In his book Why Things Matter to People: Social Science, Values and Ethical Life, Andrew Sayer sets himself the task of doing a major critique of the social sciences and their failure in his view to take on board the fact that the relationship of people, including social scientists, to the world is one of concern. He starts with the observation that a prevailing contemporary dilemma in social research is that values are treated as subjective and synonymous with bias and distortion and should therefore, once acknowledged, be treated as ‘personal’, beyond debate and to be discounted. But such a strategy, on the other hand, suggests to readers of a different value disposition that they might as well look elsewhere when in search of ‘social’ evidence, thus not bothering to engage in the kind of arguments necessary for social research to make a difference. This is made even more complex by the fact that ‘the social’ is in itself rich in values at the level of both the individual and the collective. Sayer presents the thesis that if values can be seen to fall within the scope of reason, particularly practical reasoning in the Aristotelian sense and an integral part of arguments and justifications, there is no need to regard them as contaminating interference.
In the first part of the book, Sayer reviews long-standing arguments in the social sciences about the relationship between facts and values and other similar problematic dualisms within social research. The book then addresses the issues of: practical reasoning and values as an ongoing matter of concrete evaluations and sensitivity to ends rather than narrow ‘rational’ rules and procedures; the universalistic and indispensable concept of a ‘human being’ for whom things matter and whose concerns deserve to be treated with respect whatever social location; and what it means to understand the ethical dimension of life. In my view the most innovative chapter is the one on the concept of ‘dignity’, which Sayers sees as deriving both from what people are and are capable of being, and from what they actually do or are allowed to do. At the core of dignity is its relationship to trust and the quality of social relations in all their forms. This chapter in itself makes an excellent contribution to debates on human rights, for example, but also to the sociology curriculum. There is plenty here to engage students in discussions not only about why we do care, but also why we as social scientists should not be apologetic about it but learn to justify ourselves through persuasive and reasoned arguments. Sayer’s book is to be lauded for returning social theory to fundamental humanistic principles of shared basic needs and concerns for well-being. At the present time of economic crisis and austerity measures, a stronger sociological engagement with basic human cares and concerns is much to be welcomed. But the density of the book makes it, as Sayers himself states, a bit of a ‘dog’s dinner’ given the wide range of philosophical and literary sources on which he draws. As such it is in need of serious philosophical and sociological unpacking beyond the narrow confines of this review.

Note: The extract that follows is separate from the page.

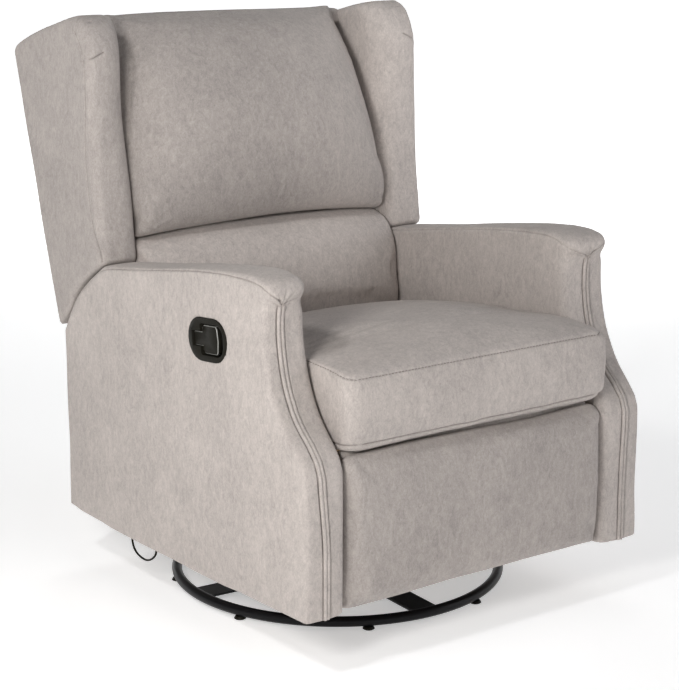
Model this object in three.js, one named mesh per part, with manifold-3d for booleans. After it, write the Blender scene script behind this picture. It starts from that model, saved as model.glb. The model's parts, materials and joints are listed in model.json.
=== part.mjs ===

But this much-needed task does not depend for its success on the belittling of earlier sociological traditions, many of which, as the books by Fleck and Oakley show, were as critical of human practices denying such concerns as that specialist branch of sociology referred to as ‘critical theory’. Critical theory may have become more cautious and inwardly reflexive, but this cannot be said to be true of social research in general either now or in history as it has struggled to make an impact on the development of human affairs. Sayers misrepresents this history in arguing that it has addressed readers more as fellow spectators than as possible co-participants whose recognition and rational responses are of relevance to the validity of what is being described. From the beginnings of social science in general, and sociology in particular, the public at large was the audience with whom it engaged, not just academic specialists, as shown, albeit in a selective way, by both Fleck and Oakley. Sayer gives a misleading picture of social science in history through the use of an over-socialised conception of what ‘we’ as social scientists have done as ‘spectators’, and a politically and nationally free-floating and over generalised conception of ‘modernity’ as explanans of all that is seen to be dehumanising in ‘rationalistic’ research traditions. The historical connection Sayer makes between loosely defined modernity, positivistic social research and the social control systems of the state is highly tenuous and infused with a myriad of weakly evidenced, intellectual responses to a complex history of social science and social research in different nations and at different times in history. German National Socialism, Soviet Communism and British and Nordic Social Democracy were all products of ‘modernity’, each with its own sense of what social science was about and for whose needs it was to care. Profound conflicts about the content and meaning of values cannot be so easily dismissed. If, as Sayer maintains, the justification of values lies in reasoned argument and thoughtfully collected evidence that respect the dignity of social actors, then that should also hold true of the way we deal with underlying valuations in critical intellectual history.
There is, of course, not one true story of the history of sociology, of what makes certain lives worth remembering and others remembered wrongly. There are only more or less well-informed arguments to be had about what, at any one time, mattered most and how the activity of doing social research was understood and carried out. Running through the history of sociology is a deeper inherent polarity than that between the dualisms of facts and values, subjectivity and objectivity, reason and emotion. As in sociology itself there is an inherent tension between the creative and unique individual and the many different characterisations and conflicts under which his or her behaviour and intellectual outputs can be subsumed, and the extent to which his or her particular locations and times can be generalised without losing sight of what mattered to engaged individuals and why. With social science at this time under attack precisely because it does care about what actually happens to human beings, it is more important than ever to learn from earlier activists in the discipline.